PROBLEM DESCRIPTION: Set down exactly the lines of the listing below, please, beginning with the first and ending with the line that holds "bpy.context.scene.collection.objects.link(empty)".
====================
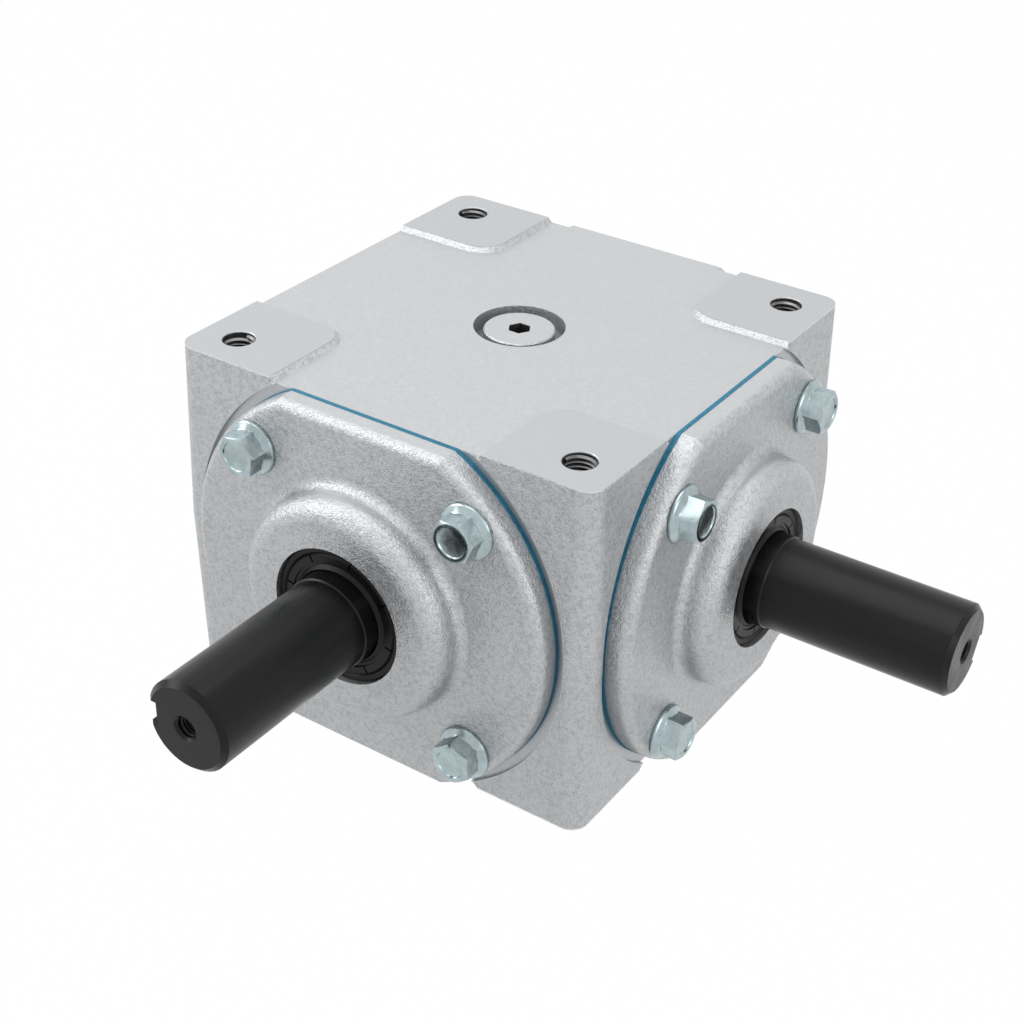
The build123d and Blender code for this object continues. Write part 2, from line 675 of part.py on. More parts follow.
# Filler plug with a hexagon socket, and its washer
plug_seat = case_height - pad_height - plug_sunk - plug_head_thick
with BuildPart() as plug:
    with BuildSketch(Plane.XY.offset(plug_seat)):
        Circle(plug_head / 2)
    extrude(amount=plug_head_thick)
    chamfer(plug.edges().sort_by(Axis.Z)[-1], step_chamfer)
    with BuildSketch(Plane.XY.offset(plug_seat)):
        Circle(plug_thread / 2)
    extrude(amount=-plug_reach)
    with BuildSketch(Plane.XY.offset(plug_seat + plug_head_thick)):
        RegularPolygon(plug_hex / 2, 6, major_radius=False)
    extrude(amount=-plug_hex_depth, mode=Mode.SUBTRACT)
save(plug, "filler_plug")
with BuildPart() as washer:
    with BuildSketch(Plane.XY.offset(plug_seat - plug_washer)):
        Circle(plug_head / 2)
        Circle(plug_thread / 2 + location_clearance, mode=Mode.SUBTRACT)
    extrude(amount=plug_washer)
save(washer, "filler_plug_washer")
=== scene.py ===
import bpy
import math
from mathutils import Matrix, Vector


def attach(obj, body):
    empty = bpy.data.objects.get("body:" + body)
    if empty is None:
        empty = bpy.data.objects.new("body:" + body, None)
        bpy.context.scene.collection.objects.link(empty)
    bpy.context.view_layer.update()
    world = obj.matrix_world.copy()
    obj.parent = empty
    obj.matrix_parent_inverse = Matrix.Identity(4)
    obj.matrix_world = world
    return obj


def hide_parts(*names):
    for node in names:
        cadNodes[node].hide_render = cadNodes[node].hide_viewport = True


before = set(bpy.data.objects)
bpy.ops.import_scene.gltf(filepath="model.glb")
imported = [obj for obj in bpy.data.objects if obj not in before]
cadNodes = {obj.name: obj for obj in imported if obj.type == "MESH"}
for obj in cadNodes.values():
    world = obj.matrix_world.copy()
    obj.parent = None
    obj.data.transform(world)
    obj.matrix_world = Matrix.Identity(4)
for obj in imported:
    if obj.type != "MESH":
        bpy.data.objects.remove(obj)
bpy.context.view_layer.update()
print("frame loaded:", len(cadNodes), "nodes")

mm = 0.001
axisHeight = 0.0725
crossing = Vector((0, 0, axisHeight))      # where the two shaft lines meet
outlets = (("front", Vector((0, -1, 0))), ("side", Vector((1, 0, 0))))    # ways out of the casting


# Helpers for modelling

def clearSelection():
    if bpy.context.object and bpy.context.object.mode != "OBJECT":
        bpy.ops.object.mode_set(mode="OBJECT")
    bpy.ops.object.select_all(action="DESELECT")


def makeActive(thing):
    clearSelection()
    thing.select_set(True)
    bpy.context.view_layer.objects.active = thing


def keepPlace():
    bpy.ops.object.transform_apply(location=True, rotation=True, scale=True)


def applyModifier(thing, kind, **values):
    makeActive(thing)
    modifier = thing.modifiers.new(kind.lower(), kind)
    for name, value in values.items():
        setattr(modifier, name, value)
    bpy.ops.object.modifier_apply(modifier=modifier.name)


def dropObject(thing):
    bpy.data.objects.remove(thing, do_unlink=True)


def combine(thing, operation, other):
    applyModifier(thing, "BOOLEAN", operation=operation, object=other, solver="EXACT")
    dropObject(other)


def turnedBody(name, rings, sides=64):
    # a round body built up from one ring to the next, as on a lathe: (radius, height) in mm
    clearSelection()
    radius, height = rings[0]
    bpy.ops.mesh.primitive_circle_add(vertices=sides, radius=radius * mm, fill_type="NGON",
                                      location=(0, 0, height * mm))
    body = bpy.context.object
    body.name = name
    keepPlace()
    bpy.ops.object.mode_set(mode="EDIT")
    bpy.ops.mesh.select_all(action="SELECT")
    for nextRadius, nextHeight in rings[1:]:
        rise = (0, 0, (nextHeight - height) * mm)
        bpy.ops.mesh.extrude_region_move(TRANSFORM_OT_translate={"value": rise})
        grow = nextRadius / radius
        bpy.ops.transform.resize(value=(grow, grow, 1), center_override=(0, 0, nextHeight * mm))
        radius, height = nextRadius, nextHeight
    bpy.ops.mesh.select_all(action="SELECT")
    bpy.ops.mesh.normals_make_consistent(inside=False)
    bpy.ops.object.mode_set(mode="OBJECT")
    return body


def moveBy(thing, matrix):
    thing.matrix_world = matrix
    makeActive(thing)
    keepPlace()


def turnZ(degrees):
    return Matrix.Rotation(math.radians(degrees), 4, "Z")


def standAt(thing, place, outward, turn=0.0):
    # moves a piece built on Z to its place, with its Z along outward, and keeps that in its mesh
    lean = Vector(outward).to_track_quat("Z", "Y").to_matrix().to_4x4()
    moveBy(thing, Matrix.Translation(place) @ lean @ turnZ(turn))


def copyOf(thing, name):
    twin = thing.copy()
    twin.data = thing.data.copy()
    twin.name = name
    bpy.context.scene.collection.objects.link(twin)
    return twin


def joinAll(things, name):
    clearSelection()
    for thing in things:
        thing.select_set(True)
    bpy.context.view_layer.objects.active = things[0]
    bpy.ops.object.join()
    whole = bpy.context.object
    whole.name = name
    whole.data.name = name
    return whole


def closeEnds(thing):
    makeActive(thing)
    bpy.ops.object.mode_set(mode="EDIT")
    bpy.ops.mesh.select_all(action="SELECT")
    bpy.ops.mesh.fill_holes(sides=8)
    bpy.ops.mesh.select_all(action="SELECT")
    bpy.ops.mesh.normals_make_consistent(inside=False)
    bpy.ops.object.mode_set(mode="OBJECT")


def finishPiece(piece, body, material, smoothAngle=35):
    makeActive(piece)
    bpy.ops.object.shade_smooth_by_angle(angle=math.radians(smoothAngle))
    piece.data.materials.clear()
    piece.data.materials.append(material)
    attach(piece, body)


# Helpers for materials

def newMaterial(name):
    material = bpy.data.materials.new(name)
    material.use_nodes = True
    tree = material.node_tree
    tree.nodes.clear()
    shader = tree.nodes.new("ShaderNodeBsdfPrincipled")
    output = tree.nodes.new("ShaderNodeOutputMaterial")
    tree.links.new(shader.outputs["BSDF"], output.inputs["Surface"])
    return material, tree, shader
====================
EXERCISE OUTPUT:
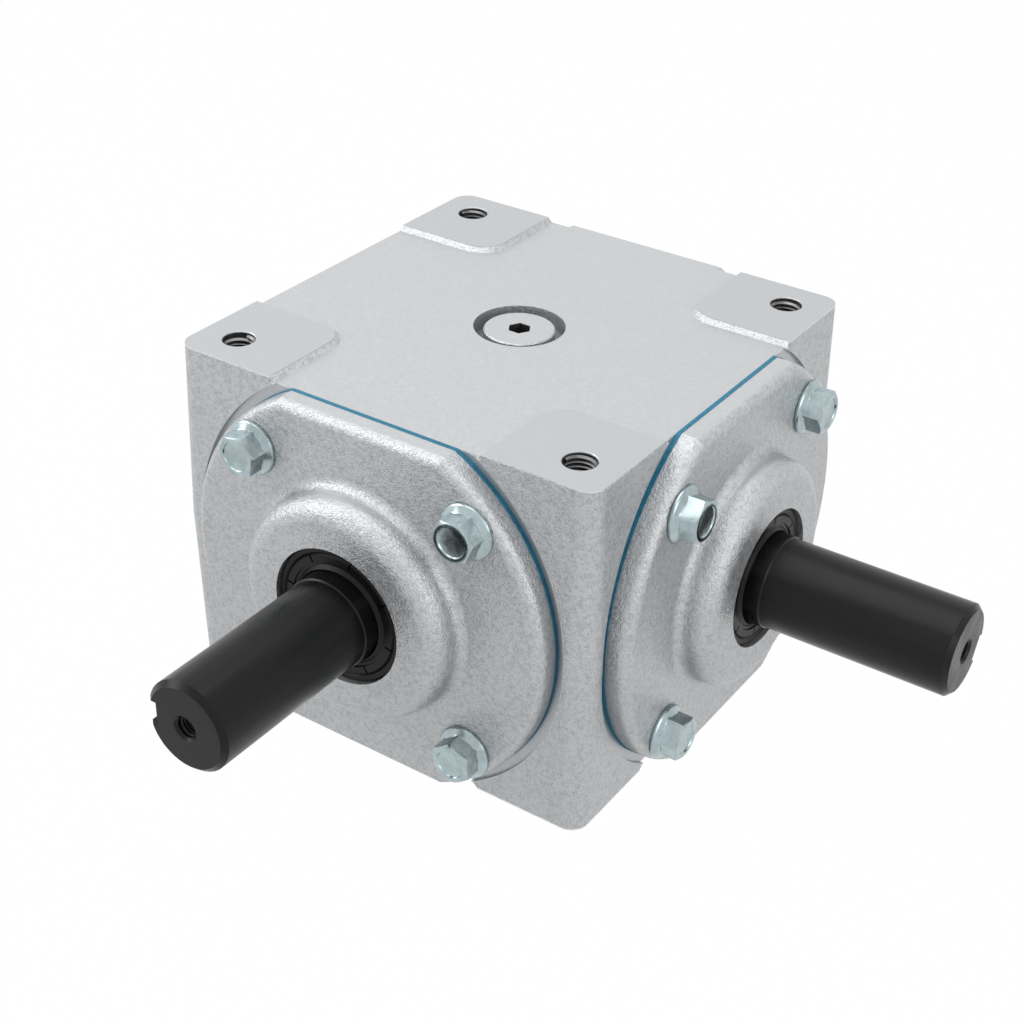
The build123d and Blender code for this object continues. Write part 2, from line 675 of part.py on. More parts follow.
# Filler plug with a hexagon socket, and its washer
plug_seat = case_height - pad_height - plug_sunk - plug_head_thick
with BuildPart() as plug:
    with BuildSketch(Plane.XY.offset(plug_seat)):
        Circle(plug_head / 2)
    extrude(amount=plug_head_thick)
    chamfer(plug.edges().sort_by(Axis.Z)[-1], step_chamfer)
    with BuildSketch(Plane.XY.offset(plug_seat)):
        Circle(plug_thread / 2)
    extrude(amount=-plug_reach)
    with BuildSketch(Plane.XY.offset(plug_seat + plug_head_thick)):
        RegularPolygon(plug_hex / 2, 6, major_radius=False)
    extrude(amount=-plug_hex_depth, mode=Mode.SUBTRACT)
save(plug, "filler_plug")
with BuildPart() as washer:
    with BuildSketch(Plane.XY.offset(plug_seat - plug_washer)):
        Circle(plug_head / 2)
        Circle(plug_thread / 2 + location_clearance, mode=Mode.SUBTRACT)
    extrude(amount=plug_washer)
save(washer, "filler_plug_washer")
=== scene.py ===
import bpy
import math
from mathutils import Matrix, Vector


def attach(obj, body):
    empty = bpy.data.objects.get("body:" + body)
    if empty is None:
        empty = bpy.data.objects.new("body:" + body, None)
        bpy.context.scene.collection.objects.link(empty)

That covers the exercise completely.